- [MATERIAL PROVIDED]:

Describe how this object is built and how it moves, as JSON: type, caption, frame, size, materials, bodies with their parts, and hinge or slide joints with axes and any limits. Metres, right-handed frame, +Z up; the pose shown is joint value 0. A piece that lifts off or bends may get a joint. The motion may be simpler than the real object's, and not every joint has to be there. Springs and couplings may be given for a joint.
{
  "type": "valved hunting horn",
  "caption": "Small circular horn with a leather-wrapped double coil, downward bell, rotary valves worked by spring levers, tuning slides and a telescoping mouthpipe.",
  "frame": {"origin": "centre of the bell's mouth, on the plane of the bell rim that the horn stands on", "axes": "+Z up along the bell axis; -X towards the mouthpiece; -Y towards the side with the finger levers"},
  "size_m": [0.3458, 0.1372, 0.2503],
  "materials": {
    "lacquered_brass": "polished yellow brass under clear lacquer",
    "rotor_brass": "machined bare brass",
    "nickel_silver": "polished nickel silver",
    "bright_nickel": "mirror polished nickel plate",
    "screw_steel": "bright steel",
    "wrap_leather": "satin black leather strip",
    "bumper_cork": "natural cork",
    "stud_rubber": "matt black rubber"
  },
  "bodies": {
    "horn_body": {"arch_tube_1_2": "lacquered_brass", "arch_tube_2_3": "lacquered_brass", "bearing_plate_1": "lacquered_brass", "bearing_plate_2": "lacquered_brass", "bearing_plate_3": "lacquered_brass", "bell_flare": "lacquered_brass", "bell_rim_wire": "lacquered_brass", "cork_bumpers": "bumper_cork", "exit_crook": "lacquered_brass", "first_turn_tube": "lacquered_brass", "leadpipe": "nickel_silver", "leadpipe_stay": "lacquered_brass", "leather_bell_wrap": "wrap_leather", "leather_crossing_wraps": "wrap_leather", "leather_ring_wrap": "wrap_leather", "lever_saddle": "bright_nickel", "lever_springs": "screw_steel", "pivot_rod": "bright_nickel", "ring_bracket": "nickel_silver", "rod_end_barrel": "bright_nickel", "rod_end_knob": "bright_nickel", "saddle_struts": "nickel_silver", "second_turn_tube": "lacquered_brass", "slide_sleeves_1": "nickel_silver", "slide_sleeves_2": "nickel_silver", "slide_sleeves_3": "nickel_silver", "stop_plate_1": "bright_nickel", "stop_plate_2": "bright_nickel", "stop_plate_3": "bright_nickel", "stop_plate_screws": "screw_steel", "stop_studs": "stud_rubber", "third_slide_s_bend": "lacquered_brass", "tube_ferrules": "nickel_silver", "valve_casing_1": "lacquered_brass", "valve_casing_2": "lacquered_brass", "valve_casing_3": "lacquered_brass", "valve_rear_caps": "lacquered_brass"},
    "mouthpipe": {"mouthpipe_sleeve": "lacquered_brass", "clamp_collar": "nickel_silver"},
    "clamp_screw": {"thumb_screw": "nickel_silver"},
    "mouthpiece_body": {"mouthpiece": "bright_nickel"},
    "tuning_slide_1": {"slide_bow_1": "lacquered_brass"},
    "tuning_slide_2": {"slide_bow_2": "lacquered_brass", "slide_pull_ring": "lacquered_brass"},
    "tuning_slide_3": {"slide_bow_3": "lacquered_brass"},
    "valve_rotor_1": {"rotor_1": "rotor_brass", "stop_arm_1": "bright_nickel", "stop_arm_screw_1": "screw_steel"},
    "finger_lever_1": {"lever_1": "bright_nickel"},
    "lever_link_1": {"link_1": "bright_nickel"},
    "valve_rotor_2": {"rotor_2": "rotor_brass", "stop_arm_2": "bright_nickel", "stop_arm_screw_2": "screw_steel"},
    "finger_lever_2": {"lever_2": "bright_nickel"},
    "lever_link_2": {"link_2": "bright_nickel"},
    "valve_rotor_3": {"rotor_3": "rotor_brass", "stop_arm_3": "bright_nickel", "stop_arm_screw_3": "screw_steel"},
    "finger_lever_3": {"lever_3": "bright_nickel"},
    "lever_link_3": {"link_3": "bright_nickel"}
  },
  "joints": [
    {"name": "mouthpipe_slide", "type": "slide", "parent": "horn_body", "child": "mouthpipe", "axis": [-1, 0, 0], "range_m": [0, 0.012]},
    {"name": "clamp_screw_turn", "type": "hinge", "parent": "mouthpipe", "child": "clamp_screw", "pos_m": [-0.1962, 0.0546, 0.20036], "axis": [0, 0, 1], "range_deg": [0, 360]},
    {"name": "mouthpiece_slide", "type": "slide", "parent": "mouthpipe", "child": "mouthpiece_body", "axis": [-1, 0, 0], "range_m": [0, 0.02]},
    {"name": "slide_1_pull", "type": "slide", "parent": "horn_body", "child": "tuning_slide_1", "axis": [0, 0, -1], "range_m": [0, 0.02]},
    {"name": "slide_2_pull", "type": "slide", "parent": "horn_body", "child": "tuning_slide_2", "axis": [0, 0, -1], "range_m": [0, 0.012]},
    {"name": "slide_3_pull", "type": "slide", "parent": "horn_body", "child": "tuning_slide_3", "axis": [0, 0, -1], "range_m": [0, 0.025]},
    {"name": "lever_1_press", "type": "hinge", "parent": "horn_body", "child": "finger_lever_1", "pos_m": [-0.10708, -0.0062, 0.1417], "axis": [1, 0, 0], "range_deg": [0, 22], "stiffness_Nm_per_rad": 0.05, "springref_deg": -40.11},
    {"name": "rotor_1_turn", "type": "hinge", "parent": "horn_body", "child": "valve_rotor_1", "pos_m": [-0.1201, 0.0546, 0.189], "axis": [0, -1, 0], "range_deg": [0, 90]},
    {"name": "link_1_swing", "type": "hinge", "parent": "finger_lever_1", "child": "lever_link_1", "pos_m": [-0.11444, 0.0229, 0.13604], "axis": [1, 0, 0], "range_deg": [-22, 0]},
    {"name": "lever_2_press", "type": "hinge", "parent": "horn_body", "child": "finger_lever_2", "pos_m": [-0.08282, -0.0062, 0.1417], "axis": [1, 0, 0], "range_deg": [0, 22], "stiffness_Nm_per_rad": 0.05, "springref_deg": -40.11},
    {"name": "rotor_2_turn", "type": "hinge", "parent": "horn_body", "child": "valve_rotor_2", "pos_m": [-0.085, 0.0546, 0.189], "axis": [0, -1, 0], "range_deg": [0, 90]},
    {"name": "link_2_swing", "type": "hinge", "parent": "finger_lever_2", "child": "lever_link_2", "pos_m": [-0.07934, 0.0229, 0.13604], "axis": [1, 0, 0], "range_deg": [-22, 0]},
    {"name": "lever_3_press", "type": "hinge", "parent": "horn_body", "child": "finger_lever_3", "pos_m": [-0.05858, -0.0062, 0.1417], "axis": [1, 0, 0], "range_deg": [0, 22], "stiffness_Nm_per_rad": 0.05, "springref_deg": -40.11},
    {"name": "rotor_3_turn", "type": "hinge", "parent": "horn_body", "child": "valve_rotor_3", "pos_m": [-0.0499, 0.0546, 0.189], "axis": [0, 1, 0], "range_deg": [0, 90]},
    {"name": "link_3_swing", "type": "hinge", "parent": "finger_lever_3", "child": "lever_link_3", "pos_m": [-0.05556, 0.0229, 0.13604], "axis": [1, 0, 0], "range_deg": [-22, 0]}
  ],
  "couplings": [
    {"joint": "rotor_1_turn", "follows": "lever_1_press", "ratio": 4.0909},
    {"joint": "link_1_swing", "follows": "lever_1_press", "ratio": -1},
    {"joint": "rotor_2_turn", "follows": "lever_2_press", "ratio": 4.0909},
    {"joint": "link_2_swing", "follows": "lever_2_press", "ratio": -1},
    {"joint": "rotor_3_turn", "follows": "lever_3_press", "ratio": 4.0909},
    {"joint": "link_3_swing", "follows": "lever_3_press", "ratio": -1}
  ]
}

- [SHORT EXERCISE]:
Would you reproduce the material above in full, exactly as given?

- [ANSWER TO THIS TASK]:
Describe how this object is built and how it moves, as JSON: type, caption, frame, size, materials, bodies with their parts, and hinge or slide joints with axes and any limits. Metres, right-handed frame, +Z up; the pose shown is joint value 0. A piece that lifts off or bends may get a joint. The motion may be simpler than the real object's, and not every joint has to be there. Springs and couplings may be given for a joint.
{
  "type": "valved hunting horn",
  "caption": "Small circular horn with a leather-wrapped double coil, downward bell, rotary valves worked by spring levers, tuning slides and a telescoping mouthpipe.",
  "frame": {"origin": "centre of the bell's mouth, on the plane of the bell rim that the horn stands on", "axes": "+Z up along the bell axis; -X towards the mouthpiece; -Y towards the side with the finger levers"},
  "size_m": [0.3458, 0.1372, 0.2503],
  "materials": {
    "lacquered_brass": "polished yellow brass under clear lacquer",
    "rotor_brass": "machined bare brass",
    "nickel_silver": "polished nickel silver",
    "bright_nickel": "mirror polished nickel plate",
    "screw_steel": "bright steel",
    "wrap_leather": "satin black leather strip",
    "bumper_cork": "natural cork",
    "stud_rubber": "matt black rubber"
  },
  "bodies": {
    "horn_body": {"arch_tube_1_2": "lacquered_brass", "arch_tube_2_3": "lacquered_brass", "bearing_plate_1": "lacquered_brass", "bearing_plate_2": "lacquered_brass", "bearing_plate_3": "lacquered_brass", "bell_flare": "lacquered_brass", "bell_rim_wire": "lacquered_brass", "cork_bumpers": "bumper_cork", "exit_crook": "lacquered_brass", "first_turn_tube": "lacquered_brass", "leadpipe": "nickel_silver", "leadpipe_stay": "lacquered_brass", "leather_bell_wrap": "wrap_leather", "leather_crossing_wraps": "wrap_leather", "leather_ring_wrap": "wrap_leather", "lever_saddle": "bright_nickel", "lever_springs": "screw_steel", "pivot_rod": "bright_nickel", "ring_bracket": "nickel_silver", "rod_end_barrel": "bright_nickel", "rod_end_knob": "bright_nickel", "saddle_struts": "nickel_silver", "second_turn_tube": "lacquered_brass", "slide_sleeves_1": "nickel_silver", "slide_sleeves_2": "nickel_silver", "slide_sleeves_3": "nickel_silver", "stop_plate_1": "bright_nickel", "stop_plate_2": "bright_nickel", "stop_plate_3": "bright_nickel", "stop_plate_screws": "screw_steel", "stop_studs": "stud_rubber", "third_slide_s_bend": "lacquered_brass", "tube_ferrules": "nickel_silver", "valve_casing_1": "lacquered_brass", "valve_casing_2": "lacquered_brass", "valve_casing_3": "lacquered_brass", "valve_rear_caps": "lacquered_brass"},
    "mouthpipe": {"mouthpipe_sleeve": "lacquered_brass", "clamp_collar": "nickel_silver"},
    "clamp_screw": {"thumb_screw": "nickel_silver"},
    "mouthpiece_body": {"mouthpiece": "bright_nickel"},
    "tuning_slide_1": {"slide_bow_1": "lacquered_brass"},
    "tuning_slide_2": {"slide_bow_2": "lacquered_brass", "slide_pull_ring": "lacquered_brass"},
    "tuning_slide_3": {"slide_bow_3": "lacquered_brass"},
    "valve_rotor_1": {"rotor_1": "rotor_brass", "stop_arm_1": "bright_nickel", "stop_arm_screw_1": "screw_steel"},
    "finger_lever_1": {"lever_1": "bright_nickel"},
    "lever_link_1": {"link_1": "bright_nickel"},
    "valve_rotor_2": {"rotor_2": "rotor_brass", "stop_arm_2": "bright_nickel", "stop_arm_screw_2": "screw_steel"},
    "finger_lever_2": {"lever_2": "bright_nickel"},
    "lever_link_2": {"link_2": "bright_nickel"},
    "valve_rotor_3": {"rotor_3": "rotor_brass", "stop_arm_3": "bright_nickel", "stop_arm_screw_3": "screw_steel"},
    "finger_lever_3": {"lever_3": "bright_nickel"},
    "lever_link_3": {"link_3": "bright_nickel"}
  },
  "joints": [
    {"name": "mouthpipe_slide", "type": "slide", "parent": "horn_body", "child": "mouthpipe", "axis": [-1, 0, 0], "range_m": [0, 0.012]},
    {"name": "clamp_screw_turn", "type": "hinge", "parent": "mouthpipe", "child": "clamp_screw", "pos_m": [-0.1962, 0.0546, 0.20036], "axis": [0, 0, 1], "range_deg": [0, 360]},
    {"name": "mouthpiece_slide", "type": "slide", "parent": "mouthpipe", "child": "mouthpiece_body", "axis": [-1, 0, 0], "range_m": [0, 0.02]},
    {"name": "slide_1_pull", "type": "slide", "parent": "horn_body", "child": "tuning_slide_1", "axis": [0, 0, -1], "range_m": [0, 0.02]},
    {"name": "slide_2_pull", "type": "slide", "parent": "horn_body", "child": "tuning_slide_2", "axis": [0, 0, -1], "range_m": [0, 0.012]},
    {"name": "slide_3_pull", "type": "slide", "parent": "horn_body", "child": "tuning_slide_3", "axis": [0, 0, -1], "range_m": [0, 0.025]},
    {"name": "lever_1_press", "type": "hinge", "parent": "horn_body", "child": "finger_lever_1", "pos_m": [-0.10708, -0.0062, 0.1417], "axis": [1, 0, 0], "range_deg": [0, 22], "stiffness_Nm_per_rad": 0.05, "springref_deg": -40.11},
    {"name": "rotor_1_turn", "type": "hinge", "parent": "horn_body", "child": "valve_rotor_1", "pos_m": [-0.1201, 0.0546, 0.189], "axis": [0, -1, 0], "range_deg": [0, 90]},
    {"name": "link_1_swing", "type": "hinge", "parent": "finger_lever_1", "child": "lever_link_1", "pos_m": [-0.11444, 0.0229, 0.13604], "axis": [1, 0, 0], "range_deg": [-22, 0]},
    {"name": "lever_2_press", "type": "hinge", "parent": "horn_body", "child": "finger_lever_2", "pos_m": [-0.08282, -0.0062, 0.1417], "axis": [1, 0, 0], "range_deg": [0, 22], "stiffness_Nm_per_rad": 0.05, "springref_deg": -40.11},
    {"name": "rotor_2_turn", "type": "hinge", "parent": "horn_body", "child": "valve_rotor_2", "pos_m": [-0.085, 0.0546, 0.189], "axis": [0, -1, 0], "range_deg": [0, 90]},
    {"name": "link_2_swing", "type": "hinge", "parent": "finger_lever_2", "child": "lever_link_2", "pos_m": [-0.07934, 0.0229, 0.13604], "axis": [1, 0, 0], "range_deg": [-22, 0]},
    {"name": "lever_3_press", "type": "hinge", "parent": "horn_body", "child": "finger_lever_3", "pos_m": [-0.05858, -0.0062, 0.1417], "axis": [1, 0, 0], "range_deg": [0, 22], "stiffness_Nm_per_rad": 0.05, "springref_deg": -40.11},
    {"name": "rotor_3_turn", "type": "hinge", "parent": "horn_body", "child": "valve_rotor_3", "pos_m": [-0.0499, 0.0546, 0.189], "axis": [0, 1, 0], "range_deg": [0, 90]},
    {"name": "link_3_swing", "type": "hinge", "parent": "finger_lever_3", "child": "lever_link_3", "pos_m": [-0.05556, 0.0229, 0.13604], "axis": [1, 0, 0], "range_deg": [-22, 0]}
  ],
  "couplings": [
    {"joint": "rotor_1_turn", "follows": "lever_1_press", "ratio": 4.0909},
    {"joint": "link_1_swing", "follows": "lever_1_press", "ratio": -1},
    {"joint": "rotor_2_turn", "follows": "lever_2_press", "ratio": 4.0909},
    {"joint": "link_2_swing", "follows": "lever_2_press", "ratio": -1},
    {"joint": "rotor_3_turn", "follows": "lever_3_press", "ratio": 4.0909},
    {"joint": "link_3_swing", "follows": "lever_3_press", "ratio": -1}
  ]
}